Its a study by Gneezy, Uri/Saccardo, Silvia/Serra-Garcia, Marta/Veldhuizen, Roel van: “Bribing the Self.” You can read a summary here as we posted on our web site.
They talk about 3 types of advisors. First, there is homo oeconomicus, who cares only about his self-interest, and therefore always chooses the advice that comes with the highest commission. Second, there is homo moralis, who cares about behaving morally and therefore always chooses the advice that is in her client’s best interest. Finally, there is an intermediate type of advisors who want to behave honestly but are not totally certain about what honest behavior entails. These advisors may in some cases be able to conveniently deceive themselves into believing that the advice that maximizes their self-interest is also the one that is most beneficial to the client. Specifically, these advisors may be able to convince themselves that the product or treatment that comes with the highest commission or bonus is also in their client’s best interest. This allows them to retain a self-image as a moral person while still maximizing their income and thereby effectively get the best of both worlds.

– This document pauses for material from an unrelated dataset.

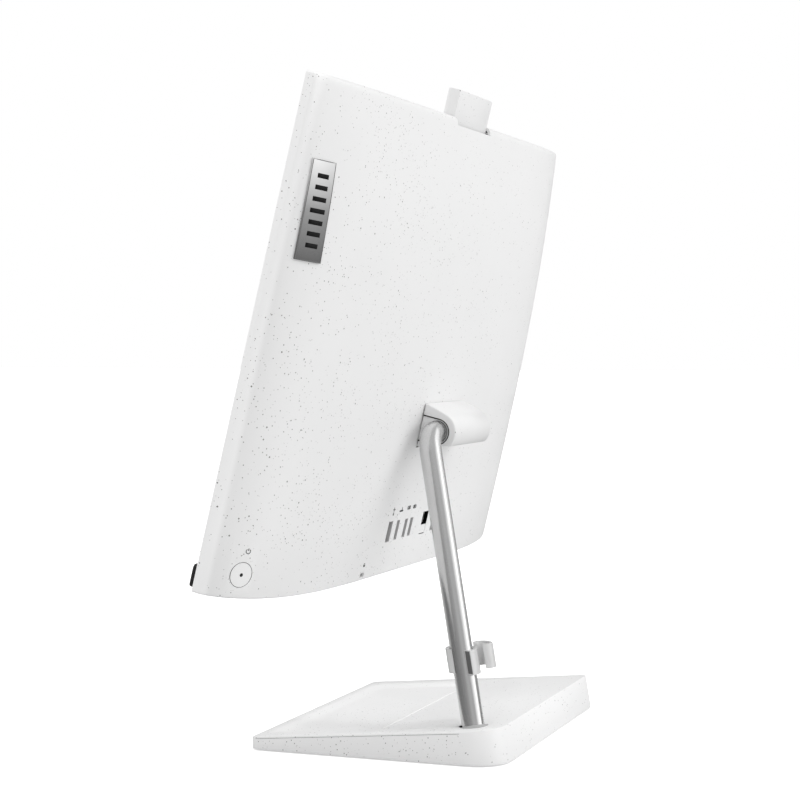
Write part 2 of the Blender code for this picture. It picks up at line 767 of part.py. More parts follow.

As a client, could you tell the difference?
You can meet advisors who are convinced what they are selling is in your best interest, but whilst they want to behave honestly, self-interest kicks in. Have you ever heard of the term ‘vertical integration’? Its when a product provider wants to control the investment product and the client relationship. There are countless firms like this, but they don’t appear to be.
Over 25 years ago I met an insurance salesman at an industry event. Today, he would be called a financial adviser. His clients thought he was great. He was friendly, funny, persistent, a little over-talkative, but he didn’t know what he didn’t know. He was far from ‘shady’ if I can use that term, but I believe wanted to behave honestly. There is no doubt he convinced himself he was doing the right thing. In reality, it was more about ‘selling’ than ‘advising’. His self-interest kicked in.
We live in a different world now. It is possible to find homo moralis. It means you to have to do more research, ask more questions to satisfy yourself about conflicts of interest, bearing in mind everyone you talk to is exceptionally likeable. It goes with the territory. One hopes you will not encounter homo oeconomicus, but they still exist. The majority still fall into the intermediate camp, just like the insurance salesman 25 years ago…identifying who falls into which camp will always be your problem.